_What you should do_
Can you find the lines of the listing that include "picture" and copy every one?

○ ○ ○

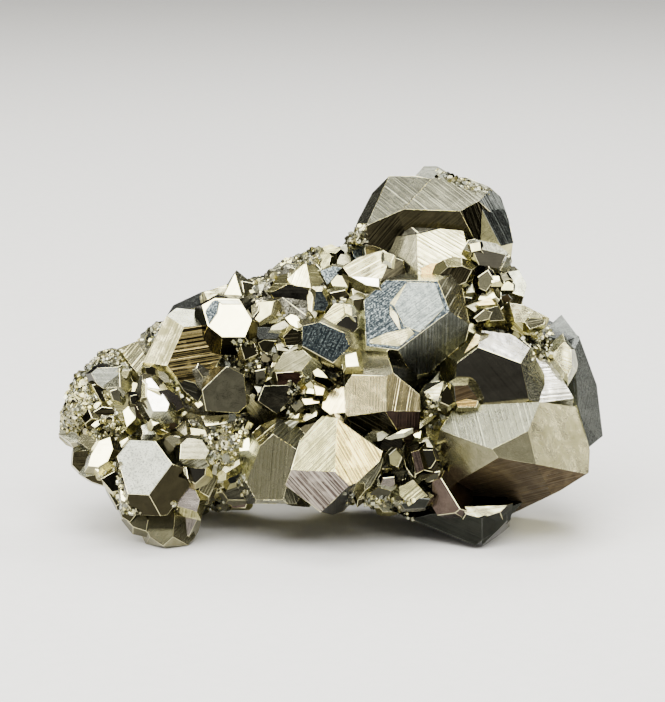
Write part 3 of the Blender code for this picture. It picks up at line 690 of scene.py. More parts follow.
# The small crystals that are seen in the gaps between the large ones: the finish, the grain and its
# direction, how far the main face looks up and to the right, its outline in the picture and, for some, how
# near it stands in millimetres where what is behind it doesn't say this, the finish of its other faces and
# the bends of its outline edges
SMALL = [
    # A pale sliver on the right foot: a painted glint
    ("bright", "smooth", 10, 12, 4, [(461, 507), (507, 505), (500, 512), (481, 518), (466, 514)], 9.3,
     "night"),
    ("night", "smooth", -24, -15, 12, [(481, 519), (514, 505), (519, 510), (498, 530), (482, 547)], None,
     "night",
     {4: 105}),
    ("ash", "smooth", 80, 5, 50, [(574, 351), (580, 339), (597, 385), (602, 434), (590, 446), (578, 404)],
     None, "ash"),
    ("moss", "mirror", 0, 20, 30, [(242, 281), (256, 284), (252, 299), (245, 300)]),
    ("dusk", "medium", -63, 25, 42,
     [(479, 203), (489, 190), (500, 197), (509, 220), (513, 243), (501, 246)]),
    ("bright", "smooth", 0, 25, -10, [(490, 276), (499, 276), (500, 281), (492, 283)]),
    ("olive", "smooth", 20, 10, 0, [(499, 273), (506, 273), (510, 279), (503, 281)]),
    ("champagne", "mirror", 0, 15, 10, [(502, 285), (508, 281), (513, 284), (513, 290), (501, 290)]),
    ("bright", "smooth", 40, 30, -15, [(483, 291), (492, 288), (496, 297), (489, 300), (478, 300)]),
    ("olive", "smooth", 0, 5, 15, [(491, 295), (497, 288), (501, 292), (501, 299), (497, 302)]),
    ("brown", "mirror", 0, -5, 10, [(500, 296), (508, 294), (512, 299), (505, 305)]),
    ("olive", "medium", 10, 5, 20, [(525, 322), (530, 318), (545, 319), (544, 324), (530, 329)]),
    ("silver", "smooth", 0, 18, -10, [(466, 280), (472, 277), (478, 284), (475, 292), (466, 293)]),
    ("bright", "smooth", 30, 20, -10, [(456, 294), (465, 283), (471, 285), (468, 292)]),
    ("umber", "medium", 60, -5, 0, [(438, 276), (448, 267), (462, 266), (472, 270), (466, 282), (452, 288),
                                    (441, 285)]),
    ("champagne", "mirror", 0, 25, 0, [(470, 244), (480, 242), (481, 250), (472, 252)]),
    ("silver", "smooth", 0, 15, 20, [(499, 262), (508, 256), (511, 266), (504, 269)]),
    ("black", "mirror", 0, -10, 0, [(459, 296), (472, 298), (470, 306), (463, 304)]),
    ("olive", "medium", 20, 20, 0, [(466, 306), (476, 302), (485, 308), (475, 312)]),
    ("olive", "smooth", 0, 0, 0, [(474, 318), (484, 310), (492, 312), (489, 319), (478, 322)]),
    ("gold", "smooth", 0, 10, -20, [(459, 362), (466, 350), (473, 333), (480, 336), (478, 346)]),
    ("champagne", "smooth", 0, 20, 0, [(469, 324), (480, 320), (482, 330), (475, 334), (468, 331)]),
    ("champagne", "smooth", 10, 40, -5, [(322, 247), (331, 244), (341, 249), (336, 253), (325, 252)]),
    ("champagne", "smooth", 60, 25, -10,
     [(316, 254), (325, 251), (331, 256), (329, 265), (322, 270), (316, 265)]),
    ("olive", "smooth", 0, 15, 0, [(331, 253), (350, 255), (351, 262), (340, 267), (331, 262)]),
    ("grey", "smooth", 0, 30, 10, [(340, 246), (352, 243), (353, 251), (342, 255)]),
    ("navy", "mirror", 0, 5, 0, [(352, 250), (362, 248), (363, 256), (354, 260)]),
    ("cream", "smooth", 60, 18, -10, [(364, 244), (372, 246), (378, 253), (366, 256)]),
    ("champagne", "smooth", 30, 25, 0, [(384, 252), (394, 255), (391, 263), (385, 260)]),
    ("champagne", "smooth", 0, 25, -10,
     [(331, 282), (337, 275), (346, 277), (357, 281), (352, 287), (333, 286)]),
    ("umber", "mirror", 0, -5, 0, [(330, 293), (345, 290), (350, 296), (346, 304), (336, 302)]),
    ("olive", "medium", 5, 15, -10, [(352, 289), (375, 287), (368, 297), (354, 298)]),
    ("umber", "smooth", 0, -10, 10, [(353, 300), (364, 298), (367, 304), (358, 311), (353, 307)]),
    ("champagne", "mirror", 0, 30, -10, [(344, 305), (352, 308), (352, 316), (345, 313)]),
    ("black", "mirror", 0, 2, 0, [(335, 325), (345, 316), (357, 316), (358, 328), (352, 334), (342, 332)]),
    ("champagne", "mirror", 0, 20, -25, [(309, 291), (313, 295), (311, 312), (308, 310), (307, 297)]),
    ("bright", "mirror", 0, 25, 0,
     [(285, 318), (291, 314), (297, 316), (302, 323), (298, 329), (290, 324)]),
    ("brown", "mirror", 0, -5, 0, [(251, 319), (262, 321), (270, 318), (265, 325), (256, 326)]),
    ("olive", "smooth", 10, 25, 0, [(272, 326), (285, 320), (291, 325), (281, 330), (270, 330)]),
    ("olive", "smooth", 0, 5, 10, [(274, 316), (281, 314), (284, 320), (277, 322)]),
    ("bright", "smooth", 60, 25, -20, [(251, 306), (260, 300), (258, 311), (252, 318)]),
    ("umber", "medium", 5, -5, 5, [(283, 337), (292, 328), (300, 331), (300, 345), (286, 346)]),
    ("olive", "smooth", 0, 25, 0, [(276, 344), (284, 343), (300, 347), (290, 352), (278, 350)]),
    ("umber", "coarse", 48, 5, -5, [(258, 343), (264, 340), (276, 341), (269, 355), (262, 351)]),
    ("umber", "smooth", 0, 0, 0, [(240, 344), (254, 343), (258, 354), (245, 360)]),
    ("slate", "mirror", 0, -8, 0, [(255, 371), (265, 369), (266, 386), (256, 384)]),
    ("grey", "smooth", 0, 20, -10, [(254, 386), (267, 388), (258, 393)]),
    ("bright", "coarse", 60, 20, -25, [(271, 367), (275, 355), (284, 352), (280, 365)]),
    ("maroon", "mirror", 0, -8, 0, [(276, 373), (300, 371), (303, 377), (297, 384), (278, 383)]),
    ("champagne", "smooth", 40, 25, 10, [(308, 362), (322, 371), (328, 378), (315, 376)]),
    ("cream", "mirror", 0, 18, -4, [(295, 386), (300, 382), (306, 387), (304, 394), (299, 393)]),
    ("bright", "mirror", 0, 25, 5, [(306, 393), (309, 385), (314, 384), (314, 394)]),
    ("cream", "mirror", 0, 18, -6, [(314, 386), (321, 380), (327, 380), (323, 395), (316, 395)]),
    ("cream", "mirror", 0, 18, 0, [(300, 396), (310, 393), (320, 396), (319, 403), (305, 405)]),
    ("olive", "smooth", 0, 5, 0, [(289, 403), (299, 397), (303, 406), (296, 412)]),
    ("bright", "coarse", 40, 17, 0, [(285, 412), (300, 410), (298, 418), (288, 418)]),
    ("bright", "coarse", 24, 16, 0, [(297, 420), (304, 412), (318, 410), (322, 413), (306, 421)]),
    ("grey", "medium", 30, 10, 0, [(280, 425), (290, 420), (299, 422), (292, 429)]),
    ("cream", "fine", 62, 18, -12,
     [(322, 408), (326, 382), (336, 368), (347, 368), (347, 412), (330, 414)]),
    # Thin pale crescents under the dome and along its lower edge: painted highlights
    ("bright", "mirror", 0, 30, 0, [(366, 437), (373, 430), (381, 429), (388, 433), (377, 433)]),
    ("bright", "mirror", 0, 30, 10, [(395, 434), (402, 430), (413, 428), (404, 433)]),
    ("bright", "smooth", 30, 15, -5, [(410, 430), (420, 421), (437, 415), (428, 423), (416, 431)]),
    ("umber", "smooth", 50, 0, 5, [(439, 397), (447, 385), (453, 392), (455, 402), (449, 406), (440, 402)]),
    ("champagne", "mirror", 0, 20, 0, [(437, 402), (449, 407), (450, 411), (438, 410)]),
    ("peach", "medium", 5, 2, 0, [(456, 402), (466, 399), (478, 401), (476, 407), (458, 407)]),
    ("plum", "coarse", -75, 0, -20, [(411, 452), (419, 450), (424, 470), (416, 474)]),
    ("slate", "mirror", 0, -5, 10, [(419, 450), (433, 450), (436, 460), (431, 468), (423, 469)]),
    ("slate", "smooth", 10, -10, 0, [(420, 476), (440, 471), (438, 478), (428, 483)]),
    ("mauve", "mirror", 0, -8, 0, [(383, 478), (394, 477), (395, 484), (390, 489), (380, 486)]),
    ("olive", "smooth", 0, 0, 0, [(395, 471), (405, 468), (404, 478), (396, 484)]),
    ("night", "smooth", 0, -15, 10, [(401, 504), (412, 498), (430, 499), (425, 508), (405, 509)]),
    ("silver", "smooth", 20, 10, 0, [(378, 506), (385, 502), (395, 503), (396, 512), (383, 512)]),
    ("grey", "coarse", 58, 0, 20, [(364, 478), (372, 463), (384, 456), (380, 470), (371, 486), (365, 491)]),
    ("bright", "mirror", 0, 25, 0, [(355, 495), (362, 488), (364, 498), (358, 500)]),
    ("olive", "smooth", 0, 10, 0, [(418, 441), (428, 439), (433, 447), (425, 450)]),
    # A pale speck under the dome: a painted highlight
    ("bright", "smooth", 0, 20, 0, [(413, 434), (421, 431), (420, 438), (415, 437)]),
    ("slate", "mirror", 0, -5, 0, [(110, 391), (120, 388), (121, 403), (113, 400)]),
    ("umber", "smooth", 0, 0, -10, [(92, 385), (99, 384), (109, 394), (110, 402), (101, 402)]),
    ("champagne", "mirror", 0, 10, 0, [(122, 371), (130, 370), (127, 378), (122, 377)]),
    ("champagne", "mirror", 0, 20, -10, [(129, 391), (133, 382), (137, 383), (137, 394)]),
    ("champagne", "smooth", 70, 15, -30, [(141, 398), (142, 380), (146, 384), (146, 397)]),
    ("mauve", "mirror", 0, 0, 25, [(158, 391), (168, 389), (180, 397), (184, 408), (171, 414)]),
    ("umber", "mirror", 0, 0, 0, [(145, 368), (152, 366), (160, 370), (156, 382), (147, 377)]),
    ("olive", "smooth", 20, 10, 0, [(158, 371), (167, 372), (170, 382), (161, 384)]),
    ("night", "smooth", -45, -5, 20, [(162, 386), (175, 387), (188, 401), (177, 402)]),
    ("bright", "smooth", 75, 15, -10, [(123, 411), (132, 403), (138, 413), (135, 419), (127, 427)]),
    ("brown", "mirror", 0, -10, 20, [(134, 405), (143, 400), (142, 421), (136, 417)]),
    ("slate", "mirror", 0, -5, 0, [(130, 396), (140, 394), (137, 405), (131, 404)]),
    ("bright", "smooth", 20, 30, 0, [(89, 406), (100, 401), (103, 405), (92, 411)]),
    ("umber", "smooth", 0, -5, 0, [(92, 413), (102, 407), (112, 408), (117, 413), (103, 418), (92, 418)]),
    ("umber", "mirror", 0, 0, -20, [(79, 413), (88, 408), (92, 418), (85, 424)]),
    ("bright", "smooth", 30, 30, 0, [(91, 425), (101, 417), (105, 421), (95, 428)]),
    ("bright", "mirror", 0, 17, 0, [(156, 433), (161, 429), (169, 433), (160, 441)]),
    ("olive", "smooth", 10, 10, 0, [(160, 442), (170, 435), (180, 437), (178, 446), (166, 451)]),
    ("brown", "mirror", 0, -10, 0, [(161, 421), (173, 414), (177, 428), (168, 431)]),
    ("silver", "smooth", 60, 15, 0, [(141, 426), (148, 422), (156, 433), (151, 440), (144, 437)]),
    ("bright", "smooth", 0, 15, 0, [(150, 416), (168, 413), (162, 421), (153, 426)]),
    ("bright", "mirror", 0, 25, 0, [(119, 442), (128, 437), (128, 445), (121, 449)]),
    ("olive", "smooth", 40, 15, 0, [(176, 428), (184, 420), (190, 425), (187, 436), (180, 435)]),
    ("moss", "fine", 62, -5, 15, [(208, 463), (218, 463), (221, 470), (215, 485), (209, 497), (199, 491)]),
    ("black", "mirror", 0, 2, -5, [(182, 461), (207, 461), (205, 475), (195, 484), (186, 476)]),
    ("bright", "mirror", 0, 20, -20, [(182, 466), (186, 467), (188, 479), (184, 474)]),
    ("bright", "smooth", 25, 30, 0, [(222, 470), (226, 464), (239, 459), (240, 464), (226, 473)]),
    ("night", "smooth", 0, 5, 0, [(226, 476), (243, 469), (244, 480), (230, 484)]),
    ("slate", "smooth", 20, -10, 0, [(222, 491), (240, 483), (250, 492), (246, 500), (228, 500)]),
    ("plum", "medium", 20, -15, 0, [(228, 500), (248, 500), (245, 508), (232, 508)]),
    ("slate", "smooth", 0, 0, -20, [(101, 479), (117, 470), (124, 490), (112, 492)]),
    ("bright", "smooth", 0, 20, -10, [(120, 489), (127, 495), (126, 502), (121, 500)]),
    ("mauve", "smooth", 80, 5, 10, [(177, 509), (196, 511), (197, 520), (189, 536), (178, 534)]),
    ("umber", "mirror", 0, -15, 0,
     [(149, 533), (160, 531), (171, 533), (172, 540), (163, 545), (153, 541)]),
    ("bright", "smooth", 10, 17, 0, [(201, 416), (240, 414), (244, 421), (206, 426)]),
    ("champagne", "smooth", 10, 20, 0, [(190, 428), (205, 430), (208, 437), (192, 437)]),
    ("bright", "mirror", 0, 20, 0, [(237, 440), (249, 438), (250, 450), (240, 451)]),
    ("frosted", "smooth", 0, 15, -12,
     [(91, 373), (97, 368), (118, 367), (120, 386), (106, 390), (97, 384)]),
    ("bright", "smooth", 0, 22, -8, [(99, 441), (110, 437), (113, 449), (108, 461), (98, 467), (88, 466),
                                     (91, 455)]),
    ("umber", "mirror", 0, -20, -10,
     [(84, 477), (100, 474), (118, 477), (118, 488), (104, 486), (92, 482)]),
    ("moss", "smooth", 60, 8, -5, [(139, 512), (151, 502), (172, 498), (175, 515), (173, 537), (163, 546),
                                   (150, 537)]),
    ("umber", "smooth", 0, -12, -15, [(116, 500), (128, 503), (138, 512), (130, 522), (122, 517)], 6.5,
     "umber"),
    ("moss", "smooth", 60, 5, -15, [(126, 507), (141, 509), (148, 520), (146, 531), (133, 527), (124, 517)],
     6.0, "moss"),
    ("moss", "smooth", 30, 0, -20, [(107, 490), (119, 488), (125, 500), (116, 506)], 8.0, "umber"),
    ("grey", "smooth", 0, 5, -30, [(55, 434), (62, 430), (76, 432), (82, 441), (70, 443)], -3.5, "olive"),
    # A near-white sliver beside the white heart: a painted highlight
    ("flash", "smooth", 0, 20, -8, [(146, 379), (151, 378), (159, 388), (169, 404), (167, 411), (153, 411),
                                    (147, 396)]),
    ("slate", "fine", -20, -2, 8, [(176, 378), (195, 383), (203, 393), (198, 402), (184, 391)]),
    ("champagne", "smooth", 40, 20, -5, [(252, 317), (257, 302), (274, 301), (271, 314), (259, 322)]),
    ("cream", "smooth", 0, 18, 15, [(274, 301), (281, 315), (271, 315)]),
    ("ash", "mirror", 0, 0, 5, [(251, 328), (271, 327), (289, 326), (276, 339), (259, 339)]),
    # A near-white strip along the lower edge of the bright blade: a painted highlight
    ("flash", "smooth", 0, 18, -5, [(350, 276), (362, 277), (379, 278), (379, 287), (366, 285)]),
]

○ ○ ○

_Solution below_
Write part 3 of the Blender code for this picture. It picks up at line 690 of scene.py. More parts follow.
# direction, how far the main face looks up and to the right, its outline in the picture and, for some, how